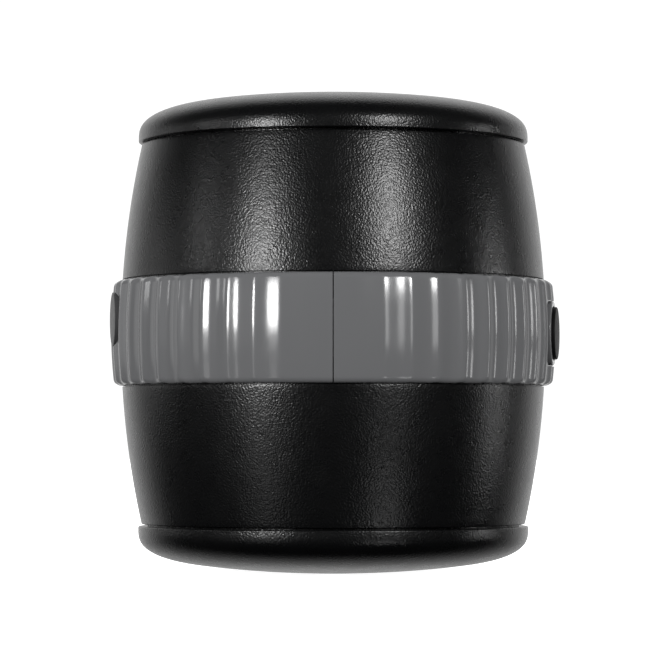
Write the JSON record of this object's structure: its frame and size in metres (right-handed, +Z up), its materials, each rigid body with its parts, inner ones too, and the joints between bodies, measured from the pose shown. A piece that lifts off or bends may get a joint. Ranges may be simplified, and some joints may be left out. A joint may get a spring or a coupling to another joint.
{
  "type": "rock tumbler barrel",
  "caption": "Bellied barrel with a rubber liner, a screw lid, domed end caps that roll on a tumbler's rollers, and a fluted grip band round its middle.",
  "frame": {"origin": "middle of the flat resting pad under the base cap", "axes": "+Z up along the barrel's axis towards the screw lid, -Y the front with the band's seam, +X the side with the badge disc"},
  "size_m": [0.132, 0.1294, 0.14],
  "materials": {
    "casing": "fine pebbled satin, moulded",
    "band": "semi-gloss moulded",
    "badge": "flat satin black",
    "plug": "satin dark grey",
    "rubber": "dull moulded rubber",
    "plate": "matt moulded",
    "steel": "plain zinc-plated"
  },
  "bodies": {
    "barrel": {"base_cap": "casing", "lower_shell": "casing", "upper_shell": "casing", "liner": "rubber", "band_right": "band", "band_left": "band", "badge_disc": "badge", "side_plug": "plug", "base_screw_1": "steel", "base_screw_2": "steel", "base_screw_3": "steel", "base_screw_4": "steel", "shell_screw_1": "steel", "shell_screw_2": "steel", "shell_screw_3": "steel", "shell_screw_4": "steel", "shell_screw_5": "steel", "shell_screw_6": "steel", "band_screw_right": "steel", "band_screw_left": "steel"},
    "lid_insert": {"inner_lid": "rubber", "pressure_plate": "plate", "lid_clip": "steel"},
    "screw_lid": {"lid_cap": "casing"}
  },
  "joints": [
    {"name": "lid_rise", "type": "slide", "parent": "barrel", "child": "lid_insert", "axis": [0, 0, 1], "range_m": [0, 0.0066]},
    {"name": "lid_turn", "type": "hinge", "parent": "lid_insert", "child": "screw_lid", "pos_m": [0, 0, 0.13], "axis": [0, 0, 1], "range_deg": [0, 720]}
  ],
  "couplings": [
    {"joint": "lid_rise", "follows": "lid_turn", "m_per_rad": 0.000525}
  ]
}
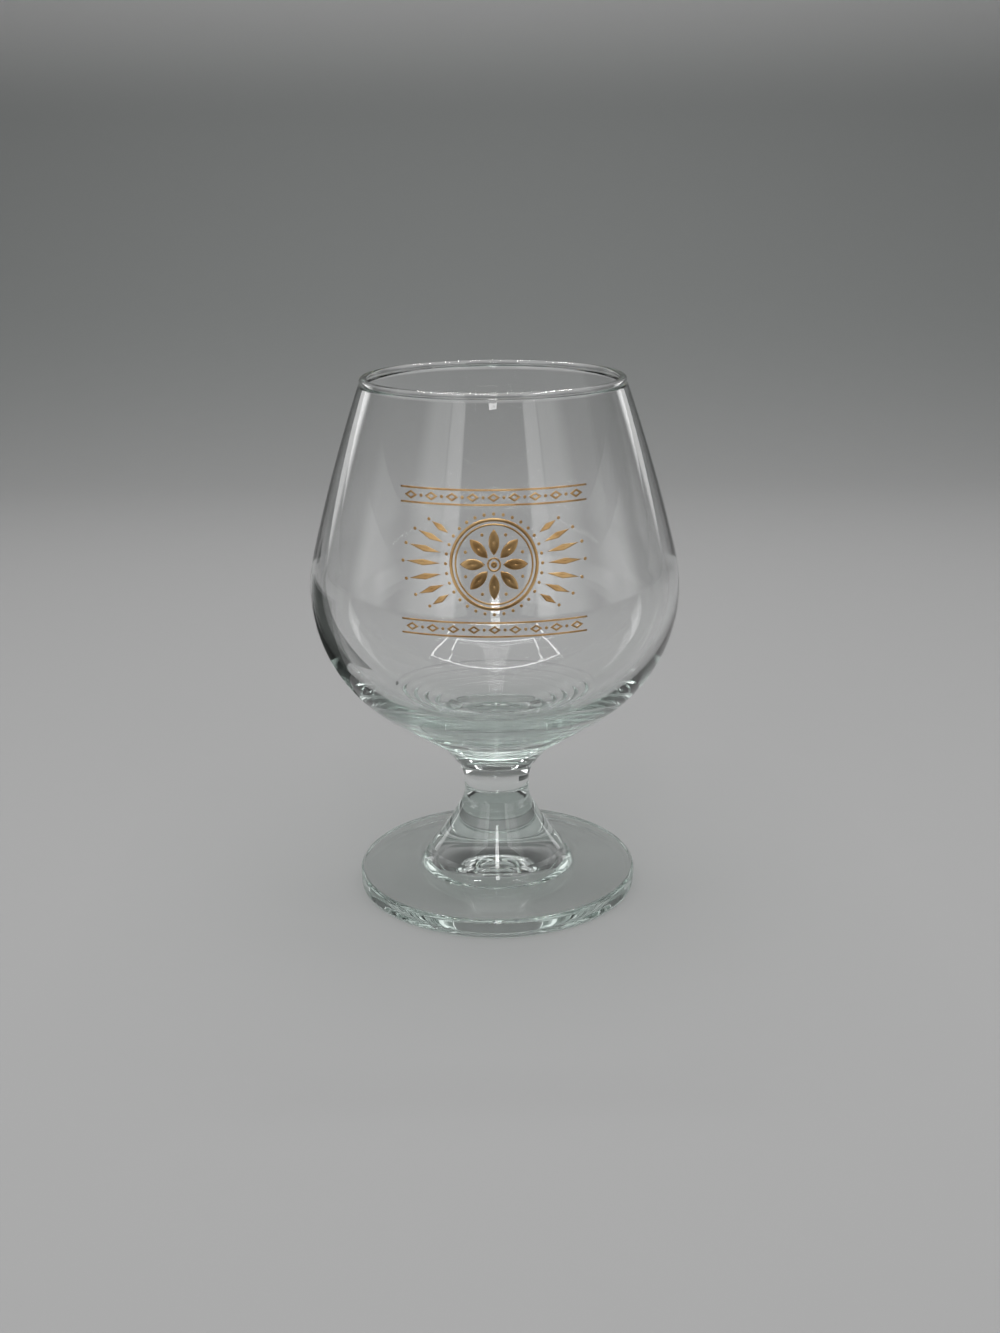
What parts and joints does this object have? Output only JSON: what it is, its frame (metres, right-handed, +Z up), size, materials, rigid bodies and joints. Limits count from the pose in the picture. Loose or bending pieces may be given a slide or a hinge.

**WHAT IS NEEDED**
Quote the data above in full, changing nothing.

**WRITTEN ANSWER**
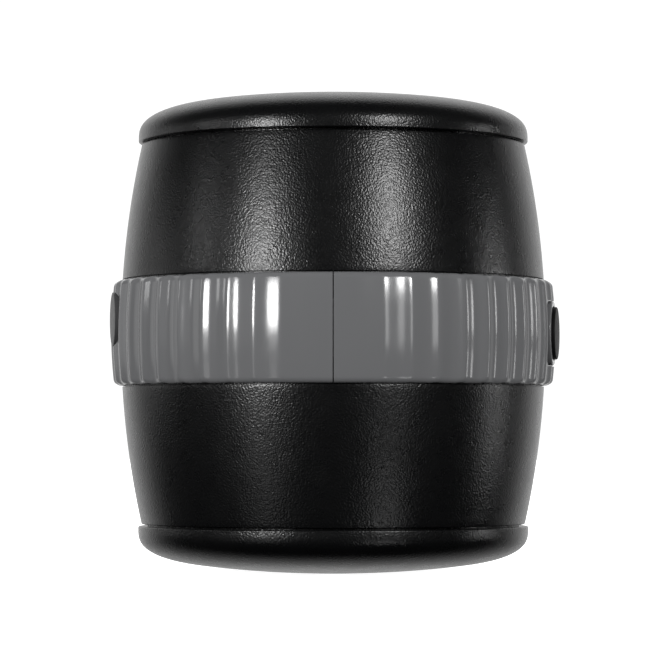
Write the JSON record of this object's structure: its frame and size in metres (right-handed, +Z up), its materials, each rigid body with its parts, inner ones too, and the joints between bodies, measured from the pose shown. A piece that lifts off or bends may get a joint. Ranges may be simplified, and some joints may be left out. A joint may get a spring or a coupling to another joint.
{
  "type": "rock tumbler barrel",
  "caption": "Bellied barrel with a rubber liner, a screw lid, domed end caps that roll on a tumbler's rollers, and a fluted grip band round its middle.",
  "frame": {"origin": "middle of the flat resting pad under the base cap", "axes": "+Z up along the barrel's axis towards the screw lid, -Y the front with the band's seam, +X the side with the badge disc"},
  "size_m": [0.132, 0.1294, 0.14],
  "materials": {
    "casing": "fine pebbled satin, moulded",
    "band": "semi-gloss moulded",
    "badge": "flat satin black",
    "plug": "satin dark grey",
    "rubber": "dull moulded rubber",
    "plate": "matt moulded",
    "steel": "plain zinc-plated"
  },
  "bodies": {
    "barrel": {"base_cap": "casing", "lower_shell": "casing", "upper_shell": "casing", "liner": "rubber", "band_right": "band", "band_left": "band", "badge_disc": "badge", "side_plug": "plug", "base_screw_1": "steel", "base_screw_2": "steel", "base_screw_3": "steel", "base_screw_4": "steel", "shell_screw_1": "steel", "shell_screw_2": "steel", "shell_screw_3": "steel", "shell_screw_4": "steel", "shell_screw_5": "steel", "shell_screw_6": "steel", "band_screw_right": "steel", "band_screw_left": "steel"},
    "lid_insert": {"inner_lid": "rubber", "pressure_plate": "plate", "lid_clip": "steel"},
    "screw_lid": {"lid_cap": "casing"}
  },
  "joints": [
    {"name": "lid_rise", "type": "slide", "parent": "barrel", "child": "lid_insert", "axis": [0, 0, 1], "range_m": [0, 0.0066]},
    {"name": "lid_turn", "type": "hinge", "parent": "lid_insert", "child": "screw_lid", "pos_m": [0, 0, 0.13], "axis": [0, 0, 1], "range_deg": [0, 720]}
  ],
  "couplings": [
    {"joint": "lid_rise", "follows": "lid_turn", "m_per_rad": 0.000525}
  ]
}
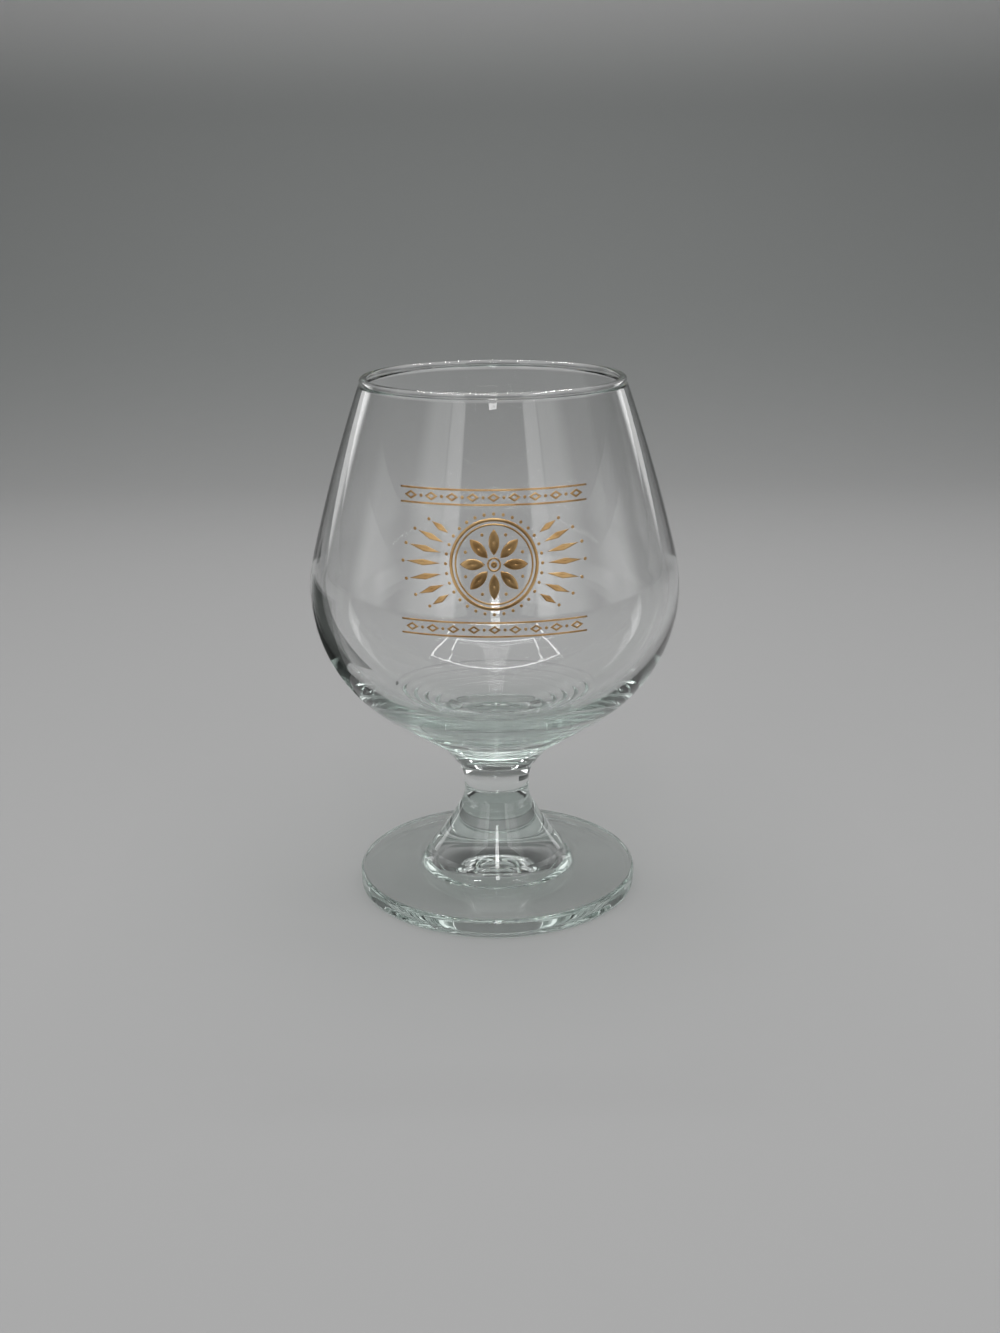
What parts and joints does this object have? Output only JSON: what it is, its frame (metres, right-handed, +Z up), size, materials, rigid bodies and joints. Limits count from the pose in the picture. Loose or bending pieces may be given a slide or a hinge.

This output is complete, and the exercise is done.